When I started dating someone after I kept it off social media for a long time because I didn’t want to hurt him. I had no interest in getting back together, but I had moved on quickly so I thought it wasn’t cool. 

We never met up but we kept in touch for years. We exchanged emails and texted every now and then. Whenever something major happened to someone in our lives we always kept the other up to date. We just never talked about our dating lives. 

When I saw on facebook that he had a new girlfriend I will admit, I was a little sad. I knew I didn’t want him back and it honestly looked like she was a good fit for him. He and I had been so close for so long though that it was hard to see someone in fill my place. We sort of lost touch not long after they started dating. 

Amicable breakups are not the norm, but they do happen. I have a lot of love and respect for my ex and I wish him well. We did sort of naturally fade further away from each other after the breakup and I imagine that will happen for your guy and his ex. 

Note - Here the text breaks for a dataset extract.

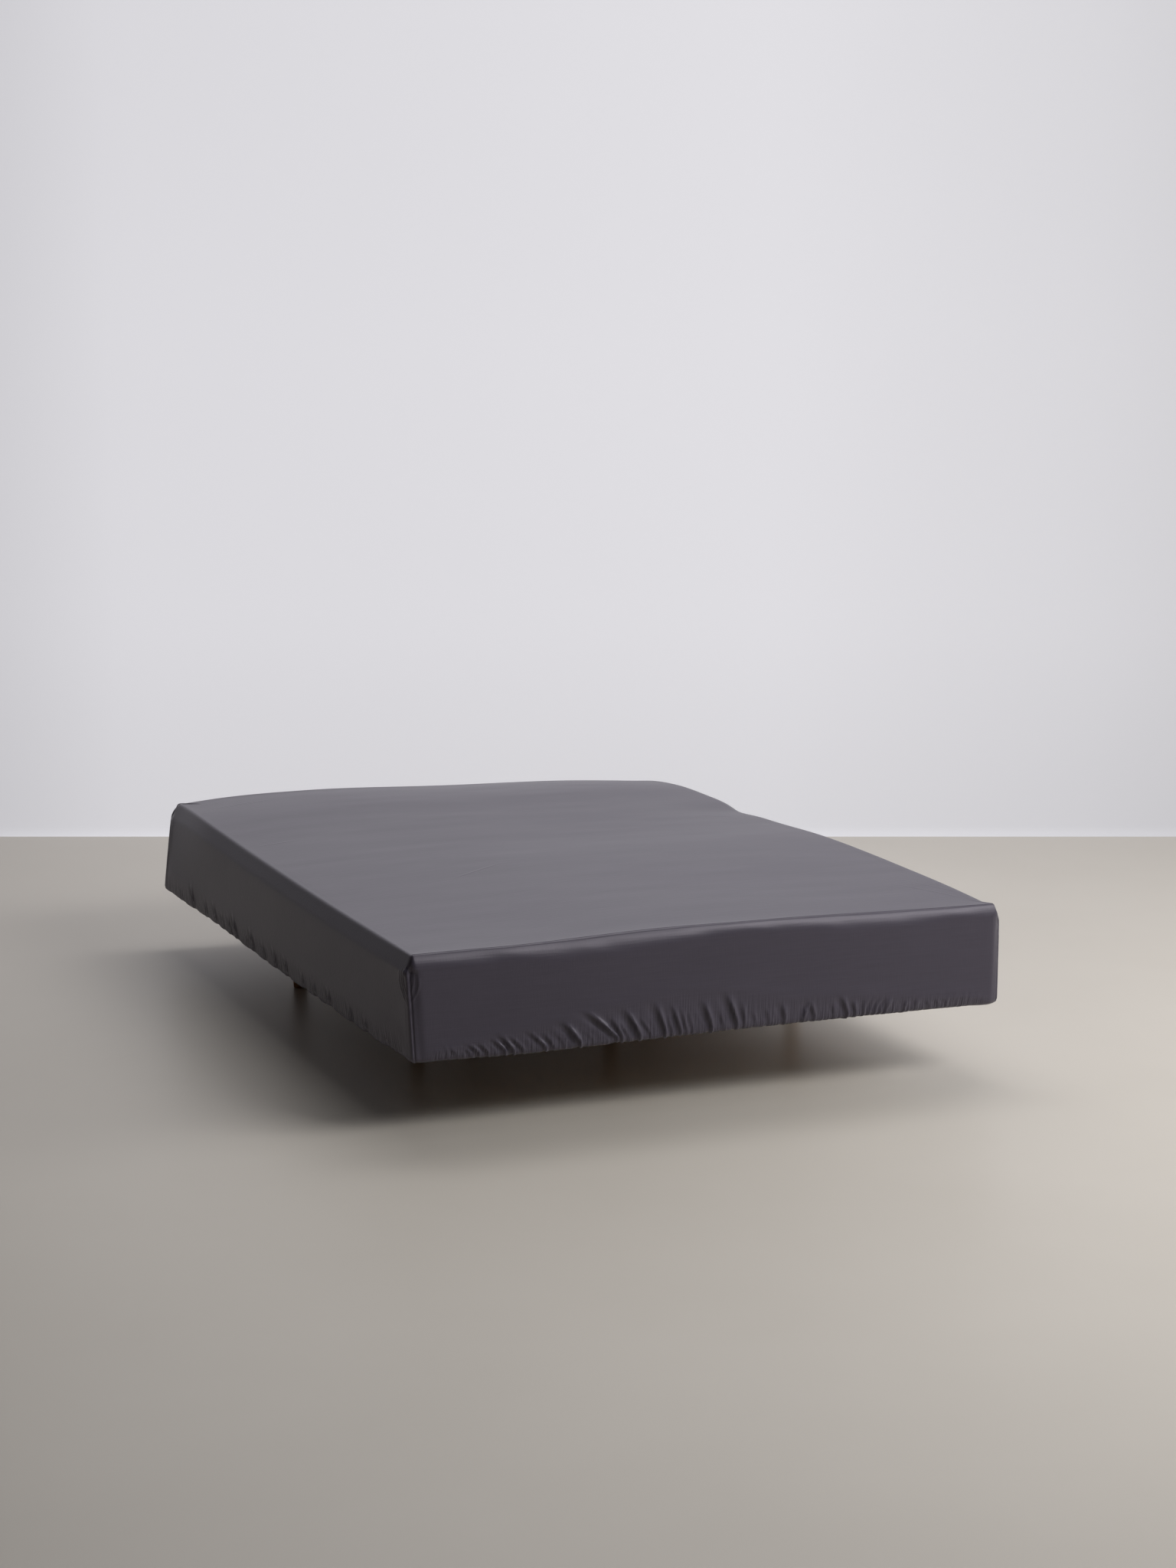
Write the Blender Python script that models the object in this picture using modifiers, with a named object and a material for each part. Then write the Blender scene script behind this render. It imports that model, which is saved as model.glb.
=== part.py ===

Your guy sounds like a really respectful man. He told you about this situation right from the beginning. I am willing to bet he feels a little bit weird about seeing her without having you with him, but since this was planned before you came around he likely does not want to cancel and make it into a bigger deal that it is. You can learn a lot about a person by how they treat and talk about their ex. He sounds like a good guy

Post # 15
Member
1044 posts
Bumble bee
  • Wedding: April 2019 - USA

minnewanka :  Since your boyfriend is being honest and upfront about all this, it tells me there is nothing left of his feelings for this girl to be worried about. However, I still would not be okay with him meeting up with her-  she obviously does still have feelings for him, that’s why she freaked out when you posted the pics of you and him together. He should not be putting himself in this position with someone who still has feelings. Not just out of respect for your relationship, but to send the message to her that it’s over.